> WHAT TO WORK ON:
All lines from the one with "relief_dir = (relief_end" through the one with "obj.data.transform(world)", and only those, are to be reproduced exactly, both ends included.

> EXERCISE MATERIAL:
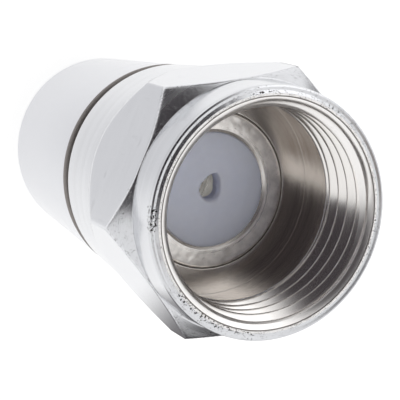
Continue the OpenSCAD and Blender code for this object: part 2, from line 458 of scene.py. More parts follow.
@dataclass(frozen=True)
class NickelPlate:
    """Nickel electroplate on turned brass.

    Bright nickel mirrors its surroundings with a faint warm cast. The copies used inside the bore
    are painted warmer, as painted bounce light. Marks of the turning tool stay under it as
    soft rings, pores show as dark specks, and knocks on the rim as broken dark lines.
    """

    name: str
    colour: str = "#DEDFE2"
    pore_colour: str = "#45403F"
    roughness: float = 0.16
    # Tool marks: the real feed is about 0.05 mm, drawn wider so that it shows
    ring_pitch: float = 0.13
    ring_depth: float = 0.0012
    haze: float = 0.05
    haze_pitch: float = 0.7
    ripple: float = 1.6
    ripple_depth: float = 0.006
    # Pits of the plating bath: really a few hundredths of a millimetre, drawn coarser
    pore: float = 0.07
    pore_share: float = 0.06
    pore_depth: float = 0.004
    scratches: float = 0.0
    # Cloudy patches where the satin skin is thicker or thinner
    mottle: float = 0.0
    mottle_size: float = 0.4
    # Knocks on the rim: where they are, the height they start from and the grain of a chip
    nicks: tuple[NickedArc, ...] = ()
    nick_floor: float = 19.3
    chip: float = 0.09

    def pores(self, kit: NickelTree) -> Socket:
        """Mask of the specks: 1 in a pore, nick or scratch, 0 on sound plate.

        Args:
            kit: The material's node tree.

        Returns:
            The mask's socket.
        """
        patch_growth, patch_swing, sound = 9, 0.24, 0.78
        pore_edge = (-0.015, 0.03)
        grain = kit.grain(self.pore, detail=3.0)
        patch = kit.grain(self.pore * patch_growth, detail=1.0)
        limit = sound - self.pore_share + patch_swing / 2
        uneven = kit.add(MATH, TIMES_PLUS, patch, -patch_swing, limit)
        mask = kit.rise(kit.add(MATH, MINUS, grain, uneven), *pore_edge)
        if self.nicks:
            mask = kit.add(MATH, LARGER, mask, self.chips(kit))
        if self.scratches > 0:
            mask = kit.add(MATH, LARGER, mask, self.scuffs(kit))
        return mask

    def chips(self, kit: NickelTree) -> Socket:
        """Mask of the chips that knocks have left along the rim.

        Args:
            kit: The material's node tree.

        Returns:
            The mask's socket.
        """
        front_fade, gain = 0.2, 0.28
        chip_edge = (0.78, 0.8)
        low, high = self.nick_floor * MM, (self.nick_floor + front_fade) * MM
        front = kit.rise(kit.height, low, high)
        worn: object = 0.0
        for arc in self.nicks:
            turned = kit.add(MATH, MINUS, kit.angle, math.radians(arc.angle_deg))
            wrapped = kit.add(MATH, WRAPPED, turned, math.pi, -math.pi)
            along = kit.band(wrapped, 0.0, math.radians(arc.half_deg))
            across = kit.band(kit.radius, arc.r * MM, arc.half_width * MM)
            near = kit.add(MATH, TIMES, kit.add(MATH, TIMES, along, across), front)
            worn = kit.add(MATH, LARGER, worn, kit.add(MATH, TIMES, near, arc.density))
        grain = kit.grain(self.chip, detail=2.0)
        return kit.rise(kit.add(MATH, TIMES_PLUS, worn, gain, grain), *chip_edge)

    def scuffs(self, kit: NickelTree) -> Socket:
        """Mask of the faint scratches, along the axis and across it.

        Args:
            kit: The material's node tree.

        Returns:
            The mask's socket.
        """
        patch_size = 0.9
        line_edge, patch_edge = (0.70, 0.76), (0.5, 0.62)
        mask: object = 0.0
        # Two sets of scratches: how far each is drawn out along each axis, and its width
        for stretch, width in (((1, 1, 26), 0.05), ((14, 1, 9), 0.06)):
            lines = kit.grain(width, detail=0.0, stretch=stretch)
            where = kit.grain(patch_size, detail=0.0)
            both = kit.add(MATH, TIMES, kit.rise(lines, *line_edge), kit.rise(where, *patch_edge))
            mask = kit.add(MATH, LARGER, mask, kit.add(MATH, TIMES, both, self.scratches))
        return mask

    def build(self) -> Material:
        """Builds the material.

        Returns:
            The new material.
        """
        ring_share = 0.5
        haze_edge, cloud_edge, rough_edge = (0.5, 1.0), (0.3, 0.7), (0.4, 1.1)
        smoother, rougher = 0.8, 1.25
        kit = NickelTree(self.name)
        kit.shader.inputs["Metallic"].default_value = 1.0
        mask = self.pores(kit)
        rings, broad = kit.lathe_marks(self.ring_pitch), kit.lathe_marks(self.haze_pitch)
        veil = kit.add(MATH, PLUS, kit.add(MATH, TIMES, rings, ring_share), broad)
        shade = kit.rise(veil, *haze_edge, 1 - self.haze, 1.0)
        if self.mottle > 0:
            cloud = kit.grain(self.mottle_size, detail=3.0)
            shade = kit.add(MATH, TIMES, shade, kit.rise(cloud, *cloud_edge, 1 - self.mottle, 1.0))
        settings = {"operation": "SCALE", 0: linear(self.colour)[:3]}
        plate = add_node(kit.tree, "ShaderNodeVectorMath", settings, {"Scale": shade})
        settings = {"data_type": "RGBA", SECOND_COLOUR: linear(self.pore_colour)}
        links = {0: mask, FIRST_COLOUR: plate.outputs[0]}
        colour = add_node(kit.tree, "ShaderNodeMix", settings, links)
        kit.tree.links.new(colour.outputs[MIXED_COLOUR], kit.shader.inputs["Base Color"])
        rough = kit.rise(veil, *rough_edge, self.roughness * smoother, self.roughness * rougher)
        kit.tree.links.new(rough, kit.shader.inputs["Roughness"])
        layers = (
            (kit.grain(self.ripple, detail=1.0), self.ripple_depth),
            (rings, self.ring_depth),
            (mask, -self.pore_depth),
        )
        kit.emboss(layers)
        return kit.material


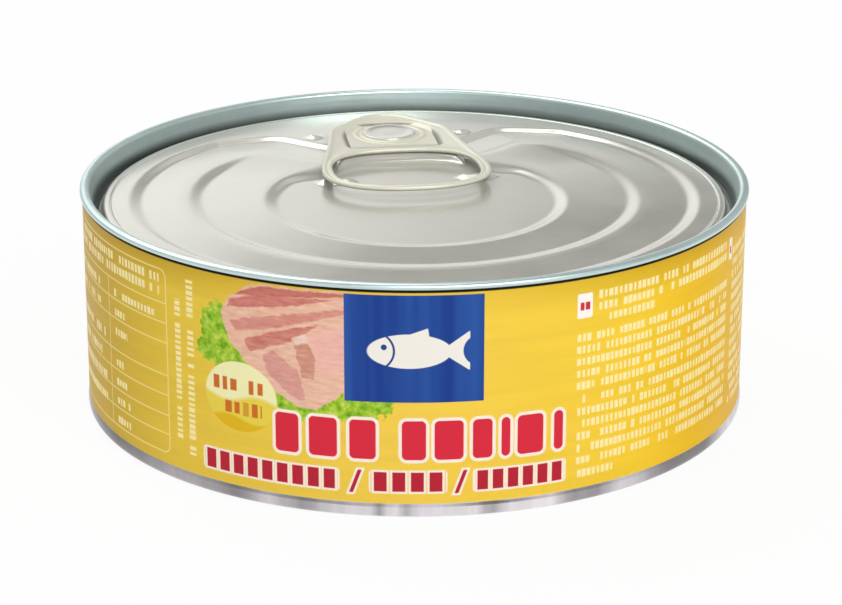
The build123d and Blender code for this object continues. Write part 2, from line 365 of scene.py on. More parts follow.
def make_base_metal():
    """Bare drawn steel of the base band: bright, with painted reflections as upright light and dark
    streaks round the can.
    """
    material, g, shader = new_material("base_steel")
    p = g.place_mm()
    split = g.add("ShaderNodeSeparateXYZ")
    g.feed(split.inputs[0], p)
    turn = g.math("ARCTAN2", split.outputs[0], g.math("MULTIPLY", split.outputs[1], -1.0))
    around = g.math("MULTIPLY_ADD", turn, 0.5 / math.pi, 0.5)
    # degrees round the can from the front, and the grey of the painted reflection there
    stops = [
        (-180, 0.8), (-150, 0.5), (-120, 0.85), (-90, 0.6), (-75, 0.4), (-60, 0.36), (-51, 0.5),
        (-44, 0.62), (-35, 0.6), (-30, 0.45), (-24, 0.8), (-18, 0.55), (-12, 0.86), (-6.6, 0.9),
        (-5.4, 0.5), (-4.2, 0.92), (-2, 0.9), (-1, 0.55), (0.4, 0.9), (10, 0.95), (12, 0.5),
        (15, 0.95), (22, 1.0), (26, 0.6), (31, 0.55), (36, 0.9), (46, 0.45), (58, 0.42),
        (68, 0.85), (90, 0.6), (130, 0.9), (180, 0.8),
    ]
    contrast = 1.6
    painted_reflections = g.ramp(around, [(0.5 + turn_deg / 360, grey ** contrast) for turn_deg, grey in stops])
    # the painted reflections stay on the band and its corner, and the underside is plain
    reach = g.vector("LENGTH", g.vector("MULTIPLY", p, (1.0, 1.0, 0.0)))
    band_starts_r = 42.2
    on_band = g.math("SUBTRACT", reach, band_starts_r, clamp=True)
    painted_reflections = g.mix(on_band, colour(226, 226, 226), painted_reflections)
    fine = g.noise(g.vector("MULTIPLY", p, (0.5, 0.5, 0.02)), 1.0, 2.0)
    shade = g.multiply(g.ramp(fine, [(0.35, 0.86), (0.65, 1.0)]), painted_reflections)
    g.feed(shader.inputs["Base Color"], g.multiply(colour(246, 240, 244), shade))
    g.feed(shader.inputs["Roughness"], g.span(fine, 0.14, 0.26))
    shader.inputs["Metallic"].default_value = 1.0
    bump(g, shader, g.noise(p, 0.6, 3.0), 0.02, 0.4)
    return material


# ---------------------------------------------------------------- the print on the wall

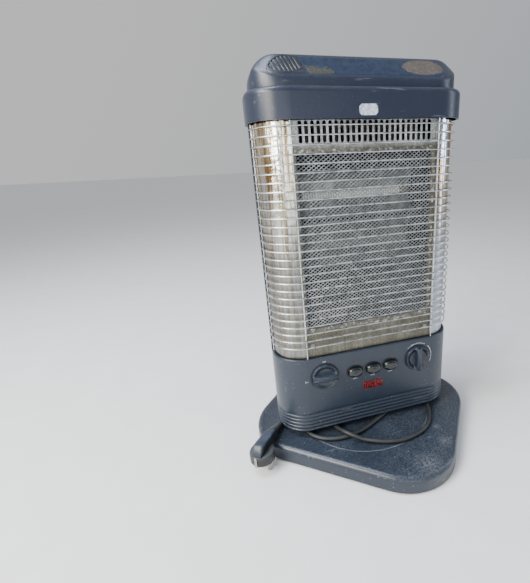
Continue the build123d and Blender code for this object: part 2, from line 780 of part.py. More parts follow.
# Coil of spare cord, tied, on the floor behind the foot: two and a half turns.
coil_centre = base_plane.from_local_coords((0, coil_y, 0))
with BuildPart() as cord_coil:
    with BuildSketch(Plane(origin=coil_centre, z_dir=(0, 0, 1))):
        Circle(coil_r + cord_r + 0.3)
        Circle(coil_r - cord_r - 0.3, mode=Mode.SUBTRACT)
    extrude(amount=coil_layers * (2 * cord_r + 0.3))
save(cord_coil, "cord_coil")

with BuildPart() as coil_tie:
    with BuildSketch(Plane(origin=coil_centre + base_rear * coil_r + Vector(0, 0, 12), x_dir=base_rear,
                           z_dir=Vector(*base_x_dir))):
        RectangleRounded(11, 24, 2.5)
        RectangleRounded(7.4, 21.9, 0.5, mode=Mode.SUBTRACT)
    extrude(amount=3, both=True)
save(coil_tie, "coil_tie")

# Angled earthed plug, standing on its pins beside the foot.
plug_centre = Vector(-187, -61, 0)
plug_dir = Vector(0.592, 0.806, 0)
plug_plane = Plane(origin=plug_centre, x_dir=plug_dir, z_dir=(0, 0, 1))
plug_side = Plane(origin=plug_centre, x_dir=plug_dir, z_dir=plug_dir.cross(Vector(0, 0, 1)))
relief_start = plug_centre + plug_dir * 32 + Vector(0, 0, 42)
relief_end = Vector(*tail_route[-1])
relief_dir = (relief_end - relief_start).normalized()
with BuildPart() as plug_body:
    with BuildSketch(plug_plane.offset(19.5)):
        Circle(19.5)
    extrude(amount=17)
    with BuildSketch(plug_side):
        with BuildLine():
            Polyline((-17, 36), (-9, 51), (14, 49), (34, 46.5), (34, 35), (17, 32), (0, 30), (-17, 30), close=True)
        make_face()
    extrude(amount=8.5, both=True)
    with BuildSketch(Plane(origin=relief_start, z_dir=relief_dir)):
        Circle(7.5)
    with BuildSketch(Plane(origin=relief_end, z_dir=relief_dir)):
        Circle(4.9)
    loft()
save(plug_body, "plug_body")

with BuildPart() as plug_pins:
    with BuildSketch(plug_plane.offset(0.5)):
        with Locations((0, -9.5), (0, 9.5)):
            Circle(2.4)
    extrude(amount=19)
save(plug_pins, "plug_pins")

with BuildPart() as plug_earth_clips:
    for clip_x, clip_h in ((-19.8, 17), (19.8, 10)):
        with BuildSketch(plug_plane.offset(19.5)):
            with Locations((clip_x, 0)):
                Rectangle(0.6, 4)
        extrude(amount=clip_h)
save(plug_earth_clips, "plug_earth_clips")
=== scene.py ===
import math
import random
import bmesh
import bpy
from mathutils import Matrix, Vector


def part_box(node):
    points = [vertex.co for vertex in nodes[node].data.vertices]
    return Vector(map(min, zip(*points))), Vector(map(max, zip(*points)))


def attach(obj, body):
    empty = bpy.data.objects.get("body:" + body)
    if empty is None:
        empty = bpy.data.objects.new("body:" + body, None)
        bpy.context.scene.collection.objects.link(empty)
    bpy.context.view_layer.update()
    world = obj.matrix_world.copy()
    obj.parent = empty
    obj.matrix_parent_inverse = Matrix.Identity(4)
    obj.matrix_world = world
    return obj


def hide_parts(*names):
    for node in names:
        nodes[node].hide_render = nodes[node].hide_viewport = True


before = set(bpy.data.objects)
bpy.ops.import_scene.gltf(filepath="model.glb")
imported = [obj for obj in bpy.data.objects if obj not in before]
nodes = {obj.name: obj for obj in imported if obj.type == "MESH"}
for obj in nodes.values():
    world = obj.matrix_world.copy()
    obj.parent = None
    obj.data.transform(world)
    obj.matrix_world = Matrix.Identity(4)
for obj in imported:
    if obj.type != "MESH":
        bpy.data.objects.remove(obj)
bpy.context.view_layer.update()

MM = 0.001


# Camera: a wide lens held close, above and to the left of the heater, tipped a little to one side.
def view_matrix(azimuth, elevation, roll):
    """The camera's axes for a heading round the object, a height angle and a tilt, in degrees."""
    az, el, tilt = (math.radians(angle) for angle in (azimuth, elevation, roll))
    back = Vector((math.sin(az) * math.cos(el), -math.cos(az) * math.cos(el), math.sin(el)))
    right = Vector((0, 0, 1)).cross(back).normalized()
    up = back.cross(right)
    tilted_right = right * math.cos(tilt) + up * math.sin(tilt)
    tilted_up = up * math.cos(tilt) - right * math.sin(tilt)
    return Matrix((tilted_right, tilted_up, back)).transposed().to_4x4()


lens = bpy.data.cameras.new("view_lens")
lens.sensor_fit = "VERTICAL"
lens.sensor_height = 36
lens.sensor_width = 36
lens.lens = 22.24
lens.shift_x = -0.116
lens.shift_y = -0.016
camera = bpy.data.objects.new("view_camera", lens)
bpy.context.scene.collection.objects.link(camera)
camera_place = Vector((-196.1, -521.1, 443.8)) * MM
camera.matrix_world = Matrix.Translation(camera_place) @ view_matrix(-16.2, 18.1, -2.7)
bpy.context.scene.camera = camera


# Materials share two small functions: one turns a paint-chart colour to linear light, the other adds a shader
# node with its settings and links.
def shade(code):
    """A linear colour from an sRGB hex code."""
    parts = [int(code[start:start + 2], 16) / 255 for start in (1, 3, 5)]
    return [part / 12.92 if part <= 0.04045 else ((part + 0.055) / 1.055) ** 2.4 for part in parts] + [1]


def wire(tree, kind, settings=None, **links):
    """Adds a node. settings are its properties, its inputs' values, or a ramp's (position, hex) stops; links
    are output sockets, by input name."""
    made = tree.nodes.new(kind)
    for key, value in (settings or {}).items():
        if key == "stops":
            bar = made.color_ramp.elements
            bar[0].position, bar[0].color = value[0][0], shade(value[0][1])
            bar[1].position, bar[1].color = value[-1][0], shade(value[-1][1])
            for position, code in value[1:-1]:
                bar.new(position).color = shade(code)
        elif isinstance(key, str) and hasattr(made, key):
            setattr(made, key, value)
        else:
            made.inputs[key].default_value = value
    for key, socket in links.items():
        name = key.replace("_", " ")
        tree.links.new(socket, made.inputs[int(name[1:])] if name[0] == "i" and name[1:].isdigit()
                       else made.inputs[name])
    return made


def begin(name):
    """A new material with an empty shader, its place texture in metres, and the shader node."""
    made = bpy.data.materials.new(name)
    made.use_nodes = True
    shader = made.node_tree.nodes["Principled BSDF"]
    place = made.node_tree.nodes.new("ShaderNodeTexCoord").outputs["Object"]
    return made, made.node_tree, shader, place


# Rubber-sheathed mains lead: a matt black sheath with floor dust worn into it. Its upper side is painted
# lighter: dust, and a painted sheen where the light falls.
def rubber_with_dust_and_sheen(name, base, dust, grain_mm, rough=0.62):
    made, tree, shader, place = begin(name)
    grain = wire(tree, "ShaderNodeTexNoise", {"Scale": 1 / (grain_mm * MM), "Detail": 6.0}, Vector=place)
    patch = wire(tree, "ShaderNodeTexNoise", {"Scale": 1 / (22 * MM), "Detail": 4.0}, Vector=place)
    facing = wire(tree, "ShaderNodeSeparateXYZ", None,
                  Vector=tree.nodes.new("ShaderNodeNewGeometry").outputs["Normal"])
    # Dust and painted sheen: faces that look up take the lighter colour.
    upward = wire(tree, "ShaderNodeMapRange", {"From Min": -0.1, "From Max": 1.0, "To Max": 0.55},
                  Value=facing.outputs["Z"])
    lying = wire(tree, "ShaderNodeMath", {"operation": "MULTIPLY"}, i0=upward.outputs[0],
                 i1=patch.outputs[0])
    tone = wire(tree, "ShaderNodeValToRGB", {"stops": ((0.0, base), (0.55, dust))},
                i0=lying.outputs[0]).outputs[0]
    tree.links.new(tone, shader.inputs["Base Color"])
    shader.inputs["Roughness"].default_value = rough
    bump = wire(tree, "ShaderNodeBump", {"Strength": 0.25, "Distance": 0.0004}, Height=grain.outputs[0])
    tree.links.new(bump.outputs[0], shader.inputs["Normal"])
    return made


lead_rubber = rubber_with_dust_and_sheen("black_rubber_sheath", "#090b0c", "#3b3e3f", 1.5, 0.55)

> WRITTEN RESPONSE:
relief_dir = (relief_end - relief_start).normalized()
with BuildPart() as plug_body:
    with BuildSketch(plug_plane.offset(19.5)):
        Circle(19.5)
    extrude(amount=17)
    with BuildSketch(plug_side):
        with BuildLine():
            Polyline((-17, 36), (-9, 51), (14, 49), (34, 46.5), (34, 35), (17, 32), (0, 30), (-17, 30), close=True)
        make_face()
    extrude(amount=8.5, both=True)
    with BuildSketch(Plane(origin=relief_start, z_dir=relief_dir)):
        Circle(7.5)
    with BuildSketch(Plane(origin=relief_end, z_dir=relief_dir)):
        Circle(4.9)
    loft()
save(plug_body, "plug_body")

with BuildPart() as plug_pins:
    with BuildSketch(plug_plane.offset(0.5)):
        with Locations((0, -9.5), (0, 9.5)):
            Circle(2.4)
    extrude(amount=19)
save(plug_pins, "plug_pins")

with BuildPart() as plug_earth_clips:
    for clip_x, clip_h in ((-19.8, 17), (19.8, 10)):
        with BuildSketch(plug_plane.offset(19.5)):
            with Locations((clip_x, 0)):
                Rectangle(0.6, 4)
        extrude(amount=clip_h)
save(plug_earth_clips, "plug_earth_clips")
=== scene.py ===
import math
import random
import bmesh
import bpy
from mathutils import Matrix, Vector


def part_box(node):
    points = [vertex.co for vertex in nodes[node].data.vertices]
    return Vector(map(min, zip(*points))), Vector(map(max, zip(*points)))


def attach(obj, body):
    empty = bpy.data.objects.get("body:" + body)
    if empty is None:
        empty = bpy.data.objects.new("body:" + body, None)
        bpy.context.scene.collection.objects.link(empty)
    bpy.context.view_layer.update()
    world = obj.matrix_world.copy()
    obj.parent = empty
    obj.matrix_parent_inverse = Matrix.Identity(4)
    obj.matrix_world = world
    return obj


def hide_parts(*names):
    for node in names:
        nodes[node].hide_render = nodes[node].hide_viewport = True


before = set(bpy.data.objects)
bpy.ops.import_scene.gltf(filepath="model.glb")
imported = [obj for obj in bpy.data.objects if obj not in before]
nodes = {obj.name: obj for obj in imported if obj.type == "MESH"}
for obj in nodes.values():
    world = obj.matrix_world.copy()
    obj.parent = None
    obj.data.transform(world)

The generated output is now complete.